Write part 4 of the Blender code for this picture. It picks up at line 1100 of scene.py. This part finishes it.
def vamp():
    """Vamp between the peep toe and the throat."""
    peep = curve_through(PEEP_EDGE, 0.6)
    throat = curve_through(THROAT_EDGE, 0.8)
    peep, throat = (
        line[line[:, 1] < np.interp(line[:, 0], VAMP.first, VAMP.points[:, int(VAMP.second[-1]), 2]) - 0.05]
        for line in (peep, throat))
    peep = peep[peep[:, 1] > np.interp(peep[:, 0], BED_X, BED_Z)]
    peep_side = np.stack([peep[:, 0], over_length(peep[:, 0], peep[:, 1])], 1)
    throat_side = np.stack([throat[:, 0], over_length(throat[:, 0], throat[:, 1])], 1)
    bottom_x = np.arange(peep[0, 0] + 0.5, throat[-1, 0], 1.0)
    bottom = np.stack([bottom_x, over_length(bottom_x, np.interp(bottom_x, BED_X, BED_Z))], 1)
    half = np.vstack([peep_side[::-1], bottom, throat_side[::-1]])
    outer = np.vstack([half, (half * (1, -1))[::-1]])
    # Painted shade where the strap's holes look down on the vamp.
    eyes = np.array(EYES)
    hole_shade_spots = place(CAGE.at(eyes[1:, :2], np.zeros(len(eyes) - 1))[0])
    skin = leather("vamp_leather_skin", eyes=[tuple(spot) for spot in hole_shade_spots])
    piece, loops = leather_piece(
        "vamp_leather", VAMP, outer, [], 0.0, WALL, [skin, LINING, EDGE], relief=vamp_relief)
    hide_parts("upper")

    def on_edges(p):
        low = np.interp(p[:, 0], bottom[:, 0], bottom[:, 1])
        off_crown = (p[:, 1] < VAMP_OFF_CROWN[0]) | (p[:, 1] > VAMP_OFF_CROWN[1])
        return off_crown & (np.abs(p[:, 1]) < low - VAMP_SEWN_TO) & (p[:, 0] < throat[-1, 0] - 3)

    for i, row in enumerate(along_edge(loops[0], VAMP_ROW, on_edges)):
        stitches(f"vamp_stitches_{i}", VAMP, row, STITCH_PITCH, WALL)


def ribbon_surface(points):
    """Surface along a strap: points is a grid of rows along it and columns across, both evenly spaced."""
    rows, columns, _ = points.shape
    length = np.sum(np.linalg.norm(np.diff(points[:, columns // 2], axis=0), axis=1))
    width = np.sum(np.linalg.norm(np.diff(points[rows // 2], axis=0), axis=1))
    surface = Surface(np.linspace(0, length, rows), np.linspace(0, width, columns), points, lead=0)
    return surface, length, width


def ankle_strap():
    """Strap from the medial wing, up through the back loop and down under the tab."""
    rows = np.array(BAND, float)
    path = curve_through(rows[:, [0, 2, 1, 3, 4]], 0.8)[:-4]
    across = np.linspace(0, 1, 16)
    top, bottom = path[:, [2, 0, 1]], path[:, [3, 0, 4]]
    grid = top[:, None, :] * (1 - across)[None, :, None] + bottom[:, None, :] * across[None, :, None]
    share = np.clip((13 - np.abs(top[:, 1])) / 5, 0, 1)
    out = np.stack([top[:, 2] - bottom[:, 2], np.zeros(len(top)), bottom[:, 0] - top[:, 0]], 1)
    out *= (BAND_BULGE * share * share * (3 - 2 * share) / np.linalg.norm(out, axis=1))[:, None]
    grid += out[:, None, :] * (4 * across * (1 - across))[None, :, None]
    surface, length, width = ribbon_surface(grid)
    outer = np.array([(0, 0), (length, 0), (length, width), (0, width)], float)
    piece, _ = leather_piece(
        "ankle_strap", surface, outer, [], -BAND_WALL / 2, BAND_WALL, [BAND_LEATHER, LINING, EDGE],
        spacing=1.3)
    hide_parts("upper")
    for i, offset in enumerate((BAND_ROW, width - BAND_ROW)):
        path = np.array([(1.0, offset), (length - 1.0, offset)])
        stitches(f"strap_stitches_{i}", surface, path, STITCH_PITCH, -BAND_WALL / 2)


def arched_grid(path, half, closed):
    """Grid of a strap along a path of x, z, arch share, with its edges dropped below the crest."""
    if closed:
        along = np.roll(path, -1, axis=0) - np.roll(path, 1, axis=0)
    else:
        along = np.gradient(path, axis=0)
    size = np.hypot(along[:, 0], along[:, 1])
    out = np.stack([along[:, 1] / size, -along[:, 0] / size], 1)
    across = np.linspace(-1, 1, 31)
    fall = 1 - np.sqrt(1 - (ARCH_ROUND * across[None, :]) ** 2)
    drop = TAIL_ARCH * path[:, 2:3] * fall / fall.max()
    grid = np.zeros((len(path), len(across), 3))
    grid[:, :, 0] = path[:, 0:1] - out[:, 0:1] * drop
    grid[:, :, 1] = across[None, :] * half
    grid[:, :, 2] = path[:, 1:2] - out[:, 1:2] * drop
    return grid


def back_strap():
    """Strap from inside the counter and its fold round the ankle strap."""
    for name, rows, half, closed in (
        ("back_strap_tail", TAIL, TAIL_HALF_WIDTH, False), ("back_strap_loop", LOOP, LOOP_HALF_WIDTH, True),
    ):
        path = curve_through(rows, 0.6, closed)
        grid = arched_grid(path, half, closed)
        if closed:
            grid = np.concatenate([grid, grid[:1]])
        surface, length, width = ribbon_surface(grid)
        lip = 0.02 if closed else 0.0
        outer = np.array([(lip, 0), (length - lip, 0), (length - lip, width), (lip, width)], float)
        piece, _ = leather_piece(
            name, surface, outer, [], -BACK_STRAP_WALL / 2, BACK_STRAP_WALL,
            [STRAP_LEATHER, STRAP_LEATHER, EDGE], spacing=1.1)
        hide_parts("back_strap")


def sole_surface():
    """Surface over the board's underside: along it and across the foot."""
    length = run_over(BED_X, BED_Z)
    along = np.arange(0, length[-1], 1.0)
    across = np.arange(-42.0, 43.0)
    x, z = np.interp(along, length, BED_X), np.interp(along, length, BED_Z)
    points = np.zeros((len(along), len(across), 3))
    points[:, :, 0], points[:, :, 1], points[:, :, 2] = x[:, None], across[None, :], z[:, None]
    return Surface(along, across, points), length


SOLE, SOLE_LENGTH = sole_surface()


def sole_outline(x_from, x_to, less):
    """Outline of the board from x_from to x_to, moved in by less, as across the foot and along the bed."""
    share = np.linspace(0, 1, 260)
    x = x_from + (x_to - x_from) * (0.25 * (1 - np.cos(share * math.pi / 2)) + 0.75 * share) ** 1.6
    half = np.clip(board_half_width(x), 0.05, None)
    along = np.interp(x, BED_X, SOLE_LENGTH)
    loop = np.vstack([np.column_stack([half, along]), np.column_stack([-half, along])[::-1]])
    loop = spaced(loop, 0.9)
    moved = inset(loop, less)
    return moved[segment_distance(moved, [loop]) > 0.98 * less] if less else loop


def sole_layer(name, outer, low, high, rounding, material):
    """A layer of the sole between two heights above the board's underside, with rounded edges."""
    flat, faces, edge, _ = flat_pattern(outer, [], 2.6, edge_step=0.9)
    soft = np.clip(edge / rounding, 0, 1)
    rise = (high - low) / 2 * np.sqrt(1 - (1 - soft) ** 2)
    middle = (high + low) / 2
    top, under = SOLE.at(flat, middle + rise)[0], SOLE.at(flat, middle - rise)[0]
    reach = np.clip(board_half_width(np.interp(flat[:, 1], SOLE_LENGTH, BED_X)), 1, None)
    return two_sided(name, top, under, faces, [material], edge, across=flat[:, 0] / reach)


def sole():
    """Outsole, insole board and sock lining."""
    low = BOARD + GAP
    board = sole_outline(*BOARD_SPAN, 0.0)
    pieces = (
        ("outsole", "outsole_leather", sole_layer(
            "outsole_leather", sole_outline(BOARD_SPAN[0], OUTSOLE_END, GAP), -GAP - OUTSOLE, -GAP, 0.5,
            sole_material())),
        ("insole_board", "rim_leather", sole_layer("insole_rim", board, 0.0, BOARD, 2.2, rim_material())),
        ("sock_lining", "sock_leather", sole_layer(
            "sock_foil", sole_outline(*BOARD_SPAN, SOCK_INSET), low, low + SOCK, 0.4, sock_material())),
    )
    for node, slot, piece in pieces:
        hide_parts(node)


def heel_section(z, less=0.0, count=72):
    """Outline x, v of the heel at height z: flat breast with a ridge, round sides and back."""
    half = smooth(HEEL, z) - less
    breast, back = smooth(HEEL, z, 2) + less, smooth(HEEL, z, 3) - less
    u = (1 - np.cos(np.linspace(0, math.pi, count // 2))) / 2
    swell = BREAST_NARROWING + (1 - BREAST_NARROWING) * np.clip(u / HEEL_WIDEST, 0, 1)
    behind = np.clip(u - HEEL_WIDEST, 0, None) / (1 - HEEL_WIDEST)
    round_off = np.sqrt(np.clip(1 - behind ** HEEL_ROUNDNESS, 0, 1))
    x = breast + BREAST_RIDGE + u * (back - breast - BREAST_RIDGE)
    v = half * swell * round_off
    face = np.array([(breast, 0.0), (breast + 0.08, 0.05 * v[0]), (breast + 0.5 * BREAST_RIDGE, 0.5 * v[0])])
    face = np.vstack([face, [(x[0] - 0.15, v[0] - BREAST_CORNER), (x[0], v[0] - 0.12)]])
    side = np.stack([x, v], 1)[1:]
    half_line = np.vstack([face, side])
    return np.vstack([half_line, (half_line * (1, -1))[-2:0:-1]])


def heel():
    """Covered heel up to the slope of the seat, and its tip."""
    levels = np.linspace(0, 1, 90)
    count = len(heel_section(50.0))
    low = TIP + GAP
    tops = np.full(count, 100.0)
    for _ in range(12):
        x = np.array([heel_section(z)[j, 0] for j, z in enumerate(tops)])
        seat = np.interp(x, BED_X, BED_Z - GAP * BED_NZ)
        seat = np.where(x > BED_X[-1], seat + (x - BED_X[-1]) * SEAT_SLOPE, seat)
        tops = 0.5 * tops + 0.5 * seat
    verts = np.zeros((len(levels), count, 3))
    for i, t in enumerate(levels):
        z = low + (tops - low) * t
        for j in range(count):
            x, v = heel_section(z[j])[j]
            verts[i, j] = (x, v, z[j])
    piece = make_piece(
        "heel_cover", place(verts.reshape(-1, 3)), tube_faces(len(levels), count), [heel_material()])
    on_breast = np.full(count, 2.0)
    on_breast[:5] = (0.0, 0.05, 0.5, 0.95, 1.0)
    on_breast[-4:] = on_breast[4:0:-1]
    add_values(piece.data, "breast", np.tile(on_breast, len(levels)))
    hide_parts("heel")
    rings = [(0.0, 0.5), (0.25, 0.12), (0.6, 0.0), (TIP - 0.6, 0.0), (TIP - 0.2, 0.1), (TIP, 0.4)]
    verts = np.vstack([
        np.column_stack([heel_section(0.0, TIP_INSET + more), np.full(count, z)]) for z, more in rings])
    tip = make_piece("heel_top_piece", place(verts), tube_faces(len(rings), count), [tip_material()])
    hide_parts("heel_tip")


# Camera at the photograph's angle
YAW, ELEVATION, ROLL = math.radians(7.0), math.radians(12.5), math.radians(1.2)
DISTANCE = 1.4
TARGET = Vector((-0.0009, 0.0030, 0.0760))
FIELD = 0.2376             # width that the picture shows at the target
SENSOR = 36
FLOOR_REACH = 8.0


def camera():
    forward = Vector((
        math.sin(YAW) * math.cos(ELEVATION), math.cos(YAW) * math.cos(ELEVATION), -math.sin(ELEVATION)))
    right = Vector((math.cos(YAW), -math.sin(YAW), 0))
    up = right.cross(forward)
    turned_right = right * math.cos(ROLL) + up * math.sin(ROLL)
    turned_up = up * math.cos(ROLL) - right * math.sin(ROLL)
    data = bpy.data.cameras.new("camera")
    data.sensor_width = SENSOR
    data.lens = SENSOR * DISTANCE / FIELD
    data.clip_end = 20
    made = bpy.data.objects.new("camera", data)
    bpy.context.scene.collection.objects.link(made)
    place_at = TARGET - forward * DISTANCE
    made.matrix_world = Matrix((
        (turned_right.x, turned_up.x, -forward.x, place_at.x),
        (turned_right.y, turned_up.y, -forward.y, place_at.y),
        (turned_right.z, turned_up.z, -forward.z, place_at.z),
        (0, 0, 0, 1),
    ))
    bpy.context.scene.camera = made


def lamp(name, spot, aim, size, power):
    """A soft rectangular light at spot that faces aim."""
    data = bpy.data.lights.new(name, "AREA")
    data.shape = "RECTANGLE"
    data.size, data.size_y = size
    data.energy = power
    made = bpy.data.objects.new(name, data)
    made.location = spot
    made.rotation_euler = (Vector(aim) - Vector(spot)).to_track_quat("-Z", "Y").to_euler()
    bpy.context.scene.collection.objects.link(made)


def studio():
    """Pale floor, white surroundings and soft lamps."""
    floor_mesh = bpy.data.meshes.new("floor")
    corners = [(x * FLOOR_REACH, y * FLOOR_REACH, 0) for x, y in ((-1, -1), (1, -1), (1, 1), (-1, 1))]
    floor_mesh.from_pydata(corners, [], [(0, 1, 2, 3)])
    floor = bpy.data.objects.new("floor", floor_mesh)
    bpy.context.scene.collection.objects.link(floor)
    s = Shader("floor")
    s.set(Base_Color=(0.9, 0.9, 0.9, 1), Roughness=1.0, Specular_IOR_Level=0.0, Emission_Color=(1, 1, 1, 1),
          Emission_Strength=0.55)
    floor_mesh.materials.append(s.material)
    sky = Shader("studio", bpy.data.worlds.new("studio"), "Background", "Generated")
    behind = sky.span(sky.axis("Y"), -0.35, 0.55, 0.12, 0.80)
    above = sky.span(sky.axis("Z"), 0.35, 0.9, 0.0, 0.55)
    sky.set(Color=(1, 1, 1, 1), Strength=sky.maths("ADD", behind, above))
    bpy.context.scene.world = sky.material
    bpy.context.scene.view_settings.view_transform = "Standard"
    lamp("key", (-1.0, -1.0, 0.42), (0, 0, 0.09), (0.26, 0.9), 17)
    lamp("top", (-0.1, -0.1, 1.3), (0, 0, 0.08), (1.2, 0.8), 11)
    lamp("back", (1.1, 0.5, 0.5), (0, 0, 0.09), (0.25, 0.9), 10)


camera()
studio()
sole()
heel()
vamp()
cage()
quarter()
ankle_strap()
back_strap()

==

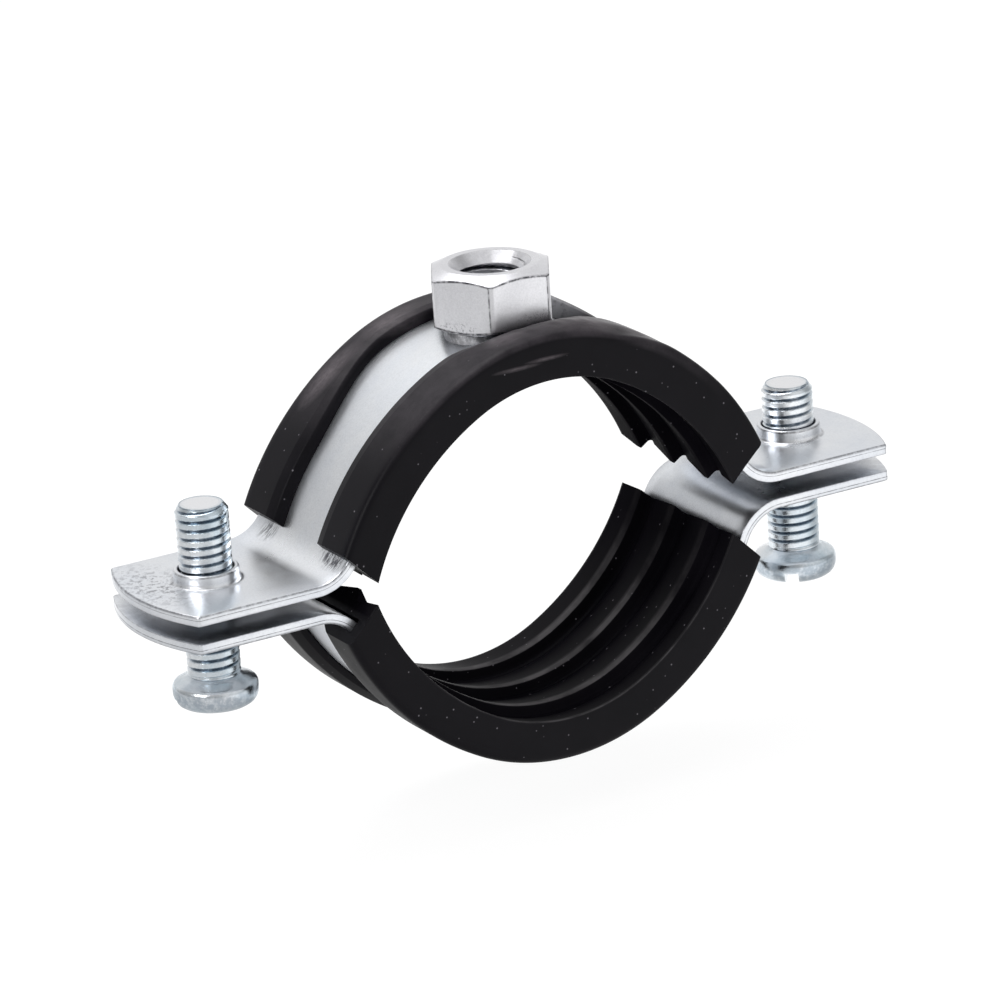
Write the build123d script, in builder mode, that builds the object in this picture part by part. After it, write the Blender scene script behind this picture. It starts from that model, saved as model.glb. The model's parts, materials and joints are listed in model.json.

## Request
From the data above, show each line that contains "node".

## Answer in full
    for node, slot, piece in pieces:
        hide_parts(node)